I might be a minority here, but I'm not a huge fan of the "condom" chapters and this new arc. I just find it a bit weird and tasteless to put two 14-year olds in such sexualised situations / storylines. I started reading it because it seemed like a cute, innocent, awkward first love type of story, but it seems like the mangaka has other ideas. I guess I expected the story to be a bit more like "The fragrant flower blooms with dignity"
It's good though. The author is showing a healthy way to go through this phase. Instead of blindly following desires, you take it by the reign and get control. This modern days, even in the more old fashioned areas, kids are meeting with sex earlier and earlier. Having an example of what's the healthy thing to do is definitely good.

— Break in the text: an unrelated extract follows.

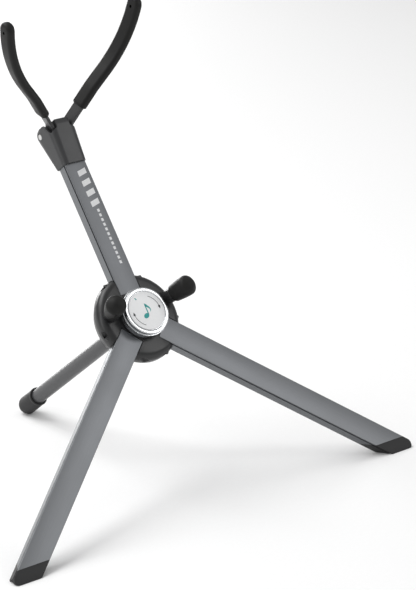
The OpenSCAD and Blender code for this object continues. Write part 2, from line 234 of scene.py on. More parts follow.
def plastic(name, dark, light, roughness, grain=3200.0, depth=0.00004):
    """Moulded plastic with a fine spark-eroded grain, softly polished on its edges."""
    made, tree, shader = new_material(name, Specular_IOR_Level=0.5)
    cloud = noise(tree, coordinates(tree), 38.0, 4.0)
    pores = noise(tree, coordinates(tree), grain, 2.0, 0.6)
    dust = spread(tree, noise(tree, coordinates(tree), 900.0, 5.0, 0.7), 0.66, 0.76, 0, 0.5)
    colour = blended(tree, cloud, dark, light)
    colour = blended(tree, dust, colour, tuple(min(1, 1.6 * part + 0.01) for part in light))
    tree.links.new(colour, shader.inputs["Base Color"])
    rough = added(tree, spread(tree, cloud, 0.3, 0.7, roughness - 0.05, roughness + 0.05),
                  spread(tree, worn_edges(tree), 0, 1, 0, 0.12), "SUBTRACT")
    tree.links.new(rough, shader.inputs["Roughness"])
    bump(tree, shader, pores, 0.22, depth)
    return made


def rubber(name, dark, light, roughness):
    """Soft dull rubber: fine pitted skin, pale dust in it and rubbed patches."""
    made, tree, shader = new_material(name, Specular_IOR_Level=0.24)
    rubbed = noise(tree, coordinates(tree), 55.0, 5.0, 0.6)
    pits = noise(tree, coordinates(tree), 2400.0, 3.0, 0.65)
    dust = spread(tree, noise(tree, coordinates(tree), 1500.0, 4.0, 0.75), 0.62, 0.74, 0, 0.6)
    colour = blended(tree, rubbed, dark, light)
    colour = blended(tree, dust, colour, tuple(2.0 * part for part in light))
    tree.links.new(colour, shader.inputs["Base Color"])
    tree.links.new(spread(tree, rubbed, 0.3, 0.7, roughness - 0.08, roughness + 0.08),
                   shader.inputs["Roughness"])
    bump(tree, shader, pits, 0.3, 0.00006)
    return made


def coated_steel(name, dark, light, roughness):
    """Powder coat on steel: a slight orange peel under the light."""
    made, tree, shader = new_material(name, Metallic=0.0, Coat_Weight=0.25, Coat_Roughness=0.3)
    peel = noise(tree, coordinates(tree), 700.0, 2.0)
    speck = noise(tree, coordinates(tree), 3600.0, 3.0, 0.7)
    colour = blended(tree, spread(tree, speck, 0.4, 0.7, 0, 1), dark, light)
    tree.links.new(colour, shader.inputs["Base Color"])
    tree.links.new(spread(tree, peel, 0.3, 0.7, roughness - 0.05, roughness + 0.06),
                   shader.inputs["Roughness"])
    bump(tree, shader, added(tree, peel, speck), 0.18, 0.00005)
    return made


def chrome(name):
    """Bright plate with hairline wipe marks and a little haze."""
    made, tree, shader = new_material(name, Metallic=1.0)
    haze = noise(tree, coordinates(tree), 70.0, 4.0)
    hairline = noise(tree, coordinates(tree, HUB, (260, 4200, 900)), 1.0, 4.0, 0.7)
    colour = blended(tree, haze, (0.62, 0.635, 0.65), (0.74, 0.75, 0.76))
    tree.links.new(colour, shader.inputs["Base Color"])
    tree.links.new(added(tree, spread(tree, hairline, 0.35, 0.75, 0.10, 0.20), spread(
        tree, haze, 0.35, 0.65, 0, 0.06)), shader.inputs["Roughness"])
    bump(tree, shader, hairline, 0.05, 0.00002)
    return made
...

Me? I'm old fashioned. So old fashioned in fact that I may even stay single up until my death. Not because I can't get a girlfriend, but because whenever the chance presents itself, I always pass on it. There is this deep feeling in my soul... A feeling where I feel obligated to sabotage my love life any chance I get to punish my self for... Something. I don't know. Maybe I just think that someone like me don't deserve love? No idea. I guess I do have some deep seated issues of self hatred, somewhere in my heart.
It's a weird feeling. I'm not suffering or anything. Not even depressed. I'm quite content with my life, all things considered. Hm. No clue at all. Again, it's a weird feeling.